Total protein in cells was extracted using radioimmunoprecipitation assay (RIPA) buffer containing PMSF (phenylmethanesulfonyl fluoride). After centrifugation (10 min, 4 °C, 25,764xg), the supernatant was collected. The concentration of protein in the sample was detected using bicinchoninic acid (BCA) kit and then adjusted by deionized water. SDS-PAGE (10%) was configured for protein separation and then transferred to PVDF (polyvinylidene fluoride) membrane (Millipore). The membranes were administrated with 5% skimmed milk for 2 h and then incubated with primary antibody anti-FOXM1 (1:1000, Abcam, ab207298), rabbit anti-IGF2BP2 (1:1000, Abcam, ab124930), β-actin (1:2000, ab8226, Abcam) at 4 °C overnight. After being washed with PBS tween-20 (PBST) three times, the membrane was immersed in enhanced chemiluminescence (ECL) reaction solution for images exposure.
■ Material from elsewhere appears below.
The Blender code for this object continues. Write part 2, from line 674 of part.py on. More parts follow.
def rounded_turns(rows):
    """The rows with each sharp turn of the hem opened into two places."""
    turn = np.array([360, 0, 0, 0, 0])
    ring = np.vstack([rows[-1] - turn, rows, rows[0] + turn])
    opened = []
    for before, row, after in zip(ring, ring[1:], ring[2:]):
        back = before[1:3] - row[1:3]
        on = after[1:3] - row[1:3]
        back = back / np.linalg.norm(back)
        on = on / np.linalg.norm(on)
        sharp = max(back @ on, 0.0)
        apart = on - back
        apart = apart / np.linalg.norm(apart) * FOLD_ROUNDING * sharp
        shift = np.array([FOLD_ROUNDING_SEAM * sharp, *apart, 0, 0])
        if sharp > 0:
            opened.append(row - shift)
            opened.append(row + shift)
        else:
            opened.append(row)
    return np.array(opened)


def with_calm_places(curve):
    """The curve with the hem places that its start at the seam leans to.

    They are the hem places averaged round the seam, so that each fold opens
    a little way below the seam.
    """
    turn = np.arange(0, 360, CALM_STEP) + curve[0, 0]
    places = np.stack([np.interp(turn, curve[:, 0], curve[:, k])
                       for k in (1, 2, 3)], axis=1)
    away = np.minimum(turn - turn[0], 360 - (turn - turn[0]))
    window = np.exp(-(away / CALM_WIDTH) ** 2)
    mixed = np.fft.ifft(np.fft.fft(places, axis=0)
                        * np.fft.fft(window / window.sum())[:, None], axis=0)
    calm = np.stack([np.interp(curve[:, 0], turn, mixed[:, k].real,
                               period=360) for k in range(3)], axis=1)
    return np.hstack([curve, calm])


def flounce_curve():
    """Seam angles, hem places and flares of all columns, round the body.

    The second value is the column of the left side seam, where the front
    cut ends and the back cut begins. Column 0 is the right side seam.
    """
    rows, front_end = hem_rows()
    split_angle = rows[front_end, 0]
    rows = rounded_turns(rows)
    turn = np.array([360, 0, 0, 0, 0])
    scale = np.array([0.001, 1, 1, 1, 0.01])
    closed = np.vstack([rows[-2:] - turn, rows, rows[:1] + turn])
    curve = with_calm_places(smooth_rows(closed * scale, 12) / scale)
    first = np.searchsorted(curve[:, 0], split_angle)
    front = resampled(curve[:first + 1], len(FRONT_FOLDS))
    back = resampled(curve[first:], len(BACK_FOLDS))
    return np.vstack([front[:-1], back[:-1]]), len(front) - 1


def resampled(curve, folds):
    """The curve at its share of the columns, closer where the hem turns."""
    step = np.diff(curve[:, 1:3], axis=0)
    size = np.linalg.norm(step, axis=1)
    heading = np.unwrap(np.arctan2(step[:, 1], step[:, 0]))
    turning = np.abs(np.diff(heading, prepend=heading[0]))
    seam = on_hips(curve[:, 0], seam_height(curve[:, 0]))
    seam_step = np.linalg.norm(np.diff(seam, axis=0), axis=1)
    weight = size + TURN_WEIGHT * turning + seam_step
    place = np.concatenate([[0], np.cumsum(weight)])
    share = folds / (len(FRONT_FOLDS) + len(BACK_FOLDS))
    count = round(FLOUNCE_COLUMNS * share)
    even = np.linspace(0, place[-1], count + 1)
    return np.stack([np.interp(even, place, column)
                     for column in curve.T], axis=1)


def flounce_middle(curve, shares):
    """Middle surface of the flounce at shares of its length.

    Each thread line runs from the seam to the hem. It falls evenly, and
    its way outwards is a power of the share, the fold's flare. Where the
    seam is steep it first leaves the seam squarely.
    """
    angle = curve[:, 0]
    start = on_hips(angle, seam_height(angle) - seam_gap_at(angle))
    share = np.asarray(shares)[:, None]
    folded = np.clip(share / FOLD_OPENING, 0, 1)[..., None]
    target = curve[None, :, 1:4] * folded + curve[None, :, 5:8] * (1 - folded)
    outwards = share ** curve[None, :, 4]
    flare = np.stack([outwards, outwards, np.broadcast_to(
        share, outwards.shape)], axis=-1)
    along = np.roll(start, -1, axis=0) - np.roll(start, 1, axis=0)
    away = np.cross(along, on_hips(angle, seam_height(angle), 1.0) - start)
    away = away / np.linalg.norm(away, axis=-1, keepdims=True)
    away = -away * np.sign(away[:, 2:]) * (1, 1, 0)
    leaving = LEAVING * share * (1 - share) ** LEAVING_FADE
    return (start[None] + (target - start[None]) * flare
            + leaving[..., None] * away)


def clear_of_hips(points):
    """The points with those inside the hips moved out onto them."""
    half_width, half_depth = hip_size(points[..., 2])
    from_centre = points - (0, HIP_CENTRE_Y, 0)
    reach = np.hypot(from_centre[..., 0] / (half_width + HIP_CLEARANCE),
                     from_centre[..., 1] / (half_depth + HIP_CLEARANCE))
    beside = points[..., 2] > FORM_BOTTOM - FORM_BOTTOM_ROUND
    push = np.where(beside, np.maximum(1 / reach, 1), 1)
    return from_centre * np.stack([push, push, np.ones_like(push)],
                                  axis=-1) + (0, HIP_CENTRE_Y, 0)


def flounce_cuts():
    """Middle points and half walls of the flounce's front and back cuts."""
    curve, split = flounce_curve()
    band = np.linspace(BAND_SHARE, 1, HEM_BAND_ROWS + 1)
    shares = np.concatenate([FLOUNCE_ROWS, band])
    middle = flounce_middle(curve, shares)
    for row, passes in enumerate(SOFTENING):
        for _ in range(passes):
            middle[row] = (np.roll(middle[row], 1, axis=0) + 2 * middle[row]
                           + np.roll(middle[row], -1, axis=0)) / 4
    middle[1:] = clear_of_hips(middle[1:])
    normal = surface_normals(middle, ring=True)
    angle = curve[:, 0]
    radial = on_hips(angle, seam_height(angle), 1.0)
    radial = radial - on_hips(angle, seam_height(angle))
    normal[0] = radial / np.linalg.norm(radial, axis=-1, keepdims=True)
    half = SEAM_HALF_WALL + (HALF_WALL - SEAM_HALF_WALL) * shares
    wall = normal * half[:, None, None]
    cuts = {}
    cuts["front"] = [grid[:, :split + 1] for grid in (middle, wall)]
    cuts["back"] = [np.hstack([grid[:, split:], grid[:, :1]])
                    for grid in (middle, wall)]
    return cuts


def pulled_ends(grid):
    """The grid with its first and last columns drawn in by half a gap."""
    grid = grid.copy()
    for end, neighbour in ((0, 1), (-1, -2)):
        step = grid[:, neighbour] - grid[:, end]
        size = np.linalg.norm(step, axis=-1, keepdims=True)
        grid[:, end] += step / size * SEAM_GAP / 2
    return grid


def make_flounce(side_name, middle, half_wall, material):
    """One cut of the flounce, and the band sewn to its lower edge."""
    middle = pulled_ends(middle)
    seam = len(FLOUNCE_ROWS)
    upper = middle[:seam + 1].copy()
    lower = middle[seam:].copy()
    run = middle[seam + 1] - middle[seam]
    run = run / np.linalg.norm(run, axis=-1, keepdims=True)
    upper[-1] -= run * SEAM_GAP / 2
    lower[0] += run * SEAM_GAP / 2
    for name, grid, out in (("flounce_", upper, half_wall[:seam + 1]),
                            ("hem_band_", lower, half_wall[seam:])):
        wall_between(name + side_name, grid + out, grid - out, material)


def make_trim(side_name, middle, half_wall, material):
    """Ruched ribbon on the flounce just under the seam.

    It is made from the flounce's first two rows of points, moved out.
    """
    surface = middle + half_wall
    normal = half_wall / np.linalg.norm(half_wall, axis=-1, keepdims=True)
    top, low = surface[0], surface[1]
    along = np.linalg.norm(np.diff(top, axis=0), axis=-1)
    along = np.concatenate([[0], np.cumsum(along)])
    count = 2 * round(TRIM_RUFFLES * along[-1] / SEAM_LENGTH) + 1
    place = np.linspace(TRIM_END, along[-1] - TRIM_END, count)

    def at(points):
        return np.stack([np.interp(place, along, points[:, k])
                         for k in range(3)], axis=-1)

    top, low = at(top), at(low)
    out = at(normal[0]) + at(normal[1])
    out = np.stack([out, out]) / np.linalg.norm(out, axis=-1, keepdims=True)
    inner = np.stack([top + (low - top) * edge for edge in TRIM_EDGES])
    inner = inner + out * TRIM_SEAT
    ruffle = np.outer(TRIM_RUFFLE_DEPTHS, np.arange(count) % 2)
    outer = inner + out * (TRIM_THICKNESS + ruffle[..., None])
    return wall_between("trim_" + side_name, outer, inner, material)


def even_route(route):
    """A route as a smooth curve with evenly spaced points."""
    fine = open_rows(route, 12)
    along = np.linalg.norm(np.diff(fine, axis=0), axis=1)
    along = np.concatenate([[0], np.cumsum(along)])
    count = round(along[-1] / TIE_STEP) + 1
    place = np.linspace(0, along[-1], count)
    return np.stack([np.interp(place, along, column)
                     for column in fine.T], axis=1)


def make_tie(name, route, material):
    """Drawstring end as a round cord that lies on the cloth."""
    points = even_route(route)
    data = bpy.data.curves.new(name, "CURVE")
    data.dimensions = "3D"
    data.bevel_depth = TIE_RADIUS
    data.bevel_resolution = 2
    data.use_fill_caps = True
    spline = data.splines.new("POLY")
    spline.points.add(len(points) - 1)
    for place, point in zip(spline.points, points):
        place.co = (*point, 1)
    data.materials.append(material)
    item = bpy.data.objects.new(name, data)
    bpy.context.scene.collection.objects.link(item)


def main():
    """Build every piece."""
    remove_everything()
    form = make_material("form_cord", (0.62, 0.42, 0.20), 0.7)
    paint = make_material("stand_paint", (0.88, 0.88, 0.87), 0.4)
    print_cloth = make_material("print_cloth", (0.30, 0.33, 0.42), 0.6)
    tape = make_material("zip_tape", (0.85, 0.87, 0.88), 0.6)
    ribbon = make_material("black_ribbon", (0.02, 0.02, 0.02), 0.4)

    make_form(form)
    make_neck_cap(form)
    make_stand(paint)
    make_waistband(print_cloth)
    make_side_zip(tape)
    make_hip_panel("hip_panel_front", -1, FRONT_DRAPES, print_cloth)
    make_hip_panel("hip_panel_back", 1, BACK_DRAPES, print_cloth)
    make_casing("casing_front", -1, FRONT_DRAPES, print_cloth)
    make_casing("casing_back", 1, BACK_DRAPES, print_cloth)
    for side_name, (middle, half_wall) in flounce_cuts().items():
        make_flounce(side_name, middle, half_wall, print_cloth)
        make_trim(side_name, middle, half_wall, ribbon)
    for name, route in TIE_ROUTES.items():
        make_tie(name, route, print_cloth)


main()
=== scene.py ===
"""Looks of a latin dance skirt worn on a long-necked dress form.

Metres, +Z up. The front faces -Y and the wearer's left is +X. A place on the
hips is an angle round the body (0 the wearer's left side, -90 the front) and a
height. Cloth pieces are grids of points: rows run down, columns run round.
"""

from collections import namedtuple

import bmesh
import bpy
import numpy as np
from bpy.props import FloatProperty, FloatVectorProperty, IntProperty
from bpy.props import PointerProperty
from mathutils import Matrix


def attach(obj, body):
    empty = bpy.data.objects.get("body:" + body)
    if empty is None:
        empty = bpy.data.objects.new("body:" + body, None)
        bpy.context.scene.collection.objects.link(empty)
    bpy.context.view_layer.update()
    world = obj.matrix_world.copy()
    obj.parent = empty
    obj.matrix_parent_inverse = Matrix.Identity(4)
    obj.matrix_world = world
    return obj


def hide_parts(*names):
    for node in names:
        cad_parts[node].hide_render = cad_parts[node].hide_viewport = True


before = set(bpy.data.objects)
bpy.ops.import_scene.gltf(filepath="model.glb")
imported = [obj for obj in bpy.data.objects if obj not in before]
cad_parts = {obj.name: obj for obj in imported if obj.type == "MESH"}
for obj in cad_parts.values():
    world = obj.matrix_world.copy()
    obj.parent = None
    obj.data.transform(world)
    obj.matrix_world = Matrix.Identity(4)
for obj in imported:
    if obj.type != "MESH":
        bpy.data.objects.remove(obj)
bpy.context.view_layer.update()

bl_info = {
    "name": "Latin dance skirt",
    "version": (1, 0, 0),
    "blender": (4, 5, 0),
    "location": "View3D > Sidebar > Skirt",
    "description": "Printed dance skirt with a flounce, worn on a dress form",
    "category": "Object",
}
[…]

Fluorescence in situ hybridization (FISH)

The subcellular location of circARHGAP12 and IGF2BP2 was detected using the FISH assay. In brief, FAM-labeled circARHGAP12 probes, Cy3-labeled IGF2BP2 probes, and DAPI-labeled probes were provided by Genepharma (Shanghai, China). Nuclei was stained by 4,6-diamidino-2-phenylindole (DAPI). The FISH assay was performed using a fluorescent in situ hybridization kit (Genepharma) according to the manufacturer’s protocol. Images were captured with a confocal microscope (Olympus).
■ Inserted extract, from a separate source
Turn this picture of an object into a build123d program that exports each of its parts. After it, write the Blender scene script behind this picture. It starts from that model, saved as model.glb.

RNA immunoprecipitation (RIP) assay

RIP assay was performed for the RNA–protein interaction using MagnaRIP RNA-Binding Protein Immunoprecipitation Kit (Millipore, MA, USA) according to the manufacturer’s instructions. In brief, cell lysates were extracted from cervical cancer cells. RNA were incubated with antibody-coated buffer containing beads (anti-IGF2BP2, control rabbit IgG, Abcam) at 4 °C overnight. The conjugated precipitation was eluted and detected using qRT-PCR analysis.

RNA pull-down assay

Biotin-labeled circARHGAP12 probe RNA pull-down assay was synthesized by Genepharma (Shanghai, China). Cervical cancer cells were lysed and incubated with specific probes and streptavidin-coated magnetic beads in a lysis buffer. The biotin-labeled RNA complex was pulled down and the beads were washed and purified. Then, the enrichment of circARHGAP12 was analyzed by qRT-PCR, and the retrieved IGF2BP2 protein was detected using a western blot.
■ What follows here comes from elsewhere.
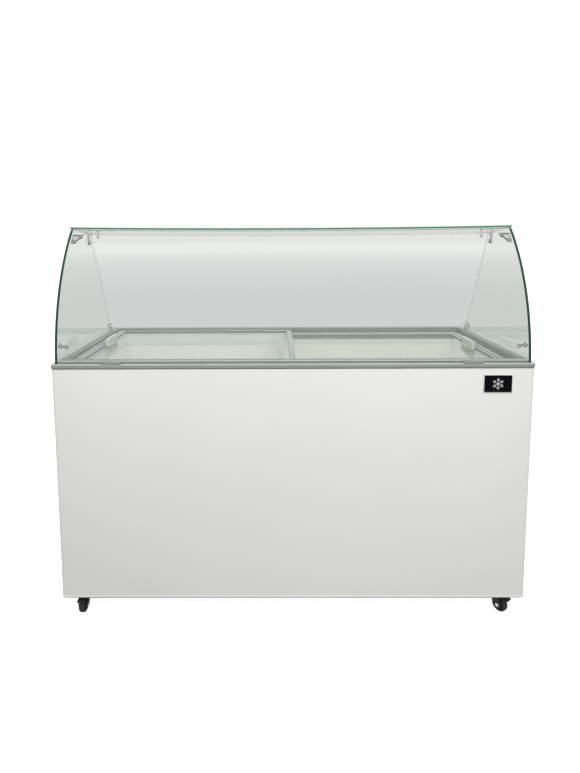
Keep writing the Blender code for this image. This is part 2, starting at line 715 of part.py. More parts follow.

Mice xenograft model assay

In vivo animal experiments were approved by the Ethics Committee of Shenzhen Baoan Women’s and Children’s Hospital. Ten BALB/c nude mice (male, 15 g) were purchased from the SLAC Laboratory Animal Center (Shanghai, China). CircARHGAP12-stable knockdown cervical cancer cells (100 μL PBS containing 5 × 106 cells) were subcutaneously injected into the lateral flank of BALB/c nude mice. The length and width were measured every 3 days to calculate the tumor volume. Mice were sacrificed after 4 weeks and the tumor was weighed. The injection was randomly performed.

Statistical analysis

The statistical analysis was performed by GraphPad Prism v7.0 software. All functional experiments were performed for triplicate times and data was displayed as means ± SD (standard deviation). Student’s t-test and ANOVA were used to compare the statistical significance within two groups and differences between groups. Among them, p < 0.05 or p < 0.01 was considered statistical significant.